Vous reconstruisez aussi des maisons?
R. - Oui, nous reconstruisons les maisons : dans ce cas, surtout avec l'aide de l'Union européenne qui a financé, très généreusement, comme l'ont déjà fait les Émirats ; pour le moment, dans la première phase, nous avons commencé avec 45 maisons ; ce mois-ci, nous en commencerons 75 autres. En fait, en parlant de ponts, ce que nous essayons de créer est en fait un chemin patrimonial, physique et pas seulement virtuel, entre la mosquée al-Nouri et l'église al-Tahera.
Par conséquent, nous sommes également en train de créer un trottoir qui sera fait de ce que nous appellerions des "pavés" et qui reflète un peu ce qu'était le patrimoine historique : donc, physiquement, vous pourrez marcher de al-Nouri à al-Tahera, la mosquée et l’église reconstruites, à travers un chemin symbolisé aussi par la reconstruction des maisons et le patrimoine de ce qui était de toute façon une assez grande ville, avec un centre historique très important.
Qu'est-ce qui est particulièrement important pour vous?
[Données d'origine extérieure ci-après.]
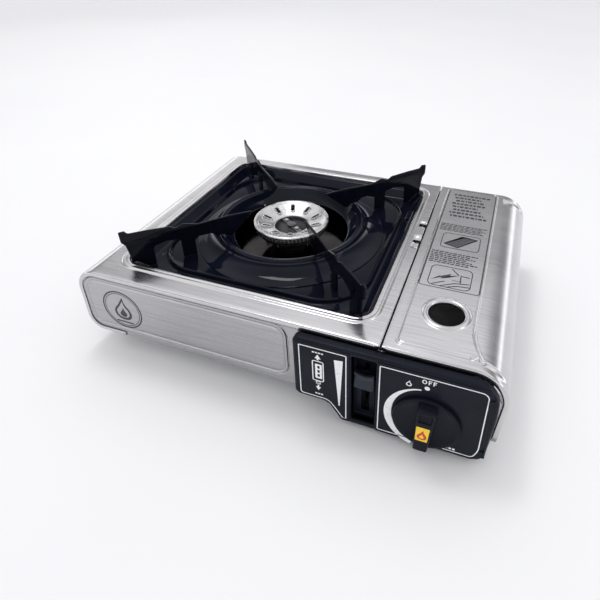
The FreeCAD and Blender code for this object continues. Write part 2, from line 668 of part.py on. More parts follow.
def screw_group(label, spots, direction, radius=2.8, height=1.4):
    heads = [Part.makeCylinder(radius, height, Vector(*spot), Vector(*direction)) for spot in spots]
    return solid(label, Part.makeCompound(heads))


def make_fasteners():
    screw_group("base_screws", [(x, y, floor_level - 1.4) for x in (-60, 20) for y in (-80, 100)], (0, 0, 1))
    screw_group("back_screws", [(x, back - 1.1, 60) for x in (-150, 60)], (0, 1, 0), 2.6, 1)
    screw_group("regulator_screws", [(size.knob_x + x, plate_front + gauge, 50) for x in (-14, 14)],
                (0, 1, 0), 2.4, 4)


def make_all():
    make_hood()
    make_lid()
    make_front_plate()
    make_back_plate()
    make_base_tray()
    make_partition()
    make_control_panel()
    make_knob()
    make_stem()
    make_lever()
    make_pusher()
    make_lever_mount()
    cylinder("lever_pin", 2, 9, facing((size.channel_x - 4.5, size.lever_pivot_y, size.lever_pivot_z), (1, 0, 0)))
    make_cradle()
    make_regulator()
    make_gas_parts()
    make_burner()
    make_mixing_tube()
    make_burner_bracket()
    make_ignition()
    make_drip_tray()
    make_wind_ring()
    make_pan_supports()
    make_hinge()
    make_panel_clips()
    make_feet()
    make_fasteners()


make_all()
doc.recompute()

for item in doc.Objects:
    if "Invalid" in item.State or "Error" in item.State:
        raise RuntimeError(f"{item.Label} failed: {item.State}")
for item in nodes:
    if item.Shape.isNull() or not item.Shape.isValid():
        raise RuntimeError(f"{item.Label} has no valid shape")

os.makedirs("parts", exist_ok=True)
for item in nodes:
    item.Shape.exportStep("parts/" + item.Label + ".step")
    print(f"{item.Label:24s} {len(item.Shape.Solids)} {item.Shape.Volume:10.0f}")
print(len(nodes), "nodes")
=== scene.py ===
import bpy
import bmesh
import math
from mathutils import Matrix, Vector


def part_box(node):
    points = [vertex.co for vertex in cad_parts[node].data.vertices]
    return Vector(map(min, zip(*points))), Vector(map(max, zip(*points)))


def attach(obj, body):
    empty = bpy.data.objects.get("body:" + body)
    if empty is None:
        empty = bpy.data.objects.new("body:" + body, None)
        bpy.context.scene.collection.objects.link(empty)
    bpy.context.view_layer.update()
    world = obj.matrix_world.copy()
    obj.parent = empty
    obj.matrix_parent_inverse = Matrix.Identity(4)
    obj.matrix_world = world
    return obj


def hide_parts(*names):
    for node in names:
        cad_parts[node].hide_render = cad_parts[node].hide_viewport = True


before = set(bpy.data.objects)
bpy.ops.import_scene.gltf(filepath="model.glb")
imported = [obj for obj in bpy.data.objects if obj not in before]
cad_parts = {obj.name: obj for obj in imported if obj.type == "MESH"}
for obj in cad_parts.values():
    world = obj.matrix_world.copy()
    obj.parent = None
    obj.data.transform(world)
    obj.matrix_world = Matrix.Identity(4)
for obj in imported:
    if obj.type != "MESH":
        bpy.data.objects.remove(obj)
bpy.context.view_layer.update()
scene = bpy.context.scene
MM = 0.001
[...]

R. - Pour l'Unesco, ce qui importe, évidemment, ce n'est pas seulement et exclusivement le patrimoine : le patrimoine n'est que le symbole d'une identité culturelle. Nous sommes ici pour faire en sorte que les gens puissent redécouvrir leur identité, recommencer à vivre ensemble et aussi, il faut le dire, il y a un aspect économique à tout cela : nous voulons montrer que la culture et le patrimoine peuvent devenir un moteur de développement économique. Jusqu'à présent, nous avons déjà employé 800 personnes sur les sites de construction ; 250 personnes travaillent actuellement à la seule reconstruction des maisons. Et à la fin de ces deux ou trois ans, nous aurons employé plus de 2 000 à 3 000 personnes. Je pense que c'est important. Ensuite, nous utilisons des architectes locaux, des ingénieurs locaux, des artisans locaux, nous ramenons des travailleurs qui n'existent plus : dans la transformation de l'albâtre, du bois... Je pense que tout cela est vraiment lié à l'identité de la ville et puis on parle, en fait, non seulement de pierres mais de cœurs.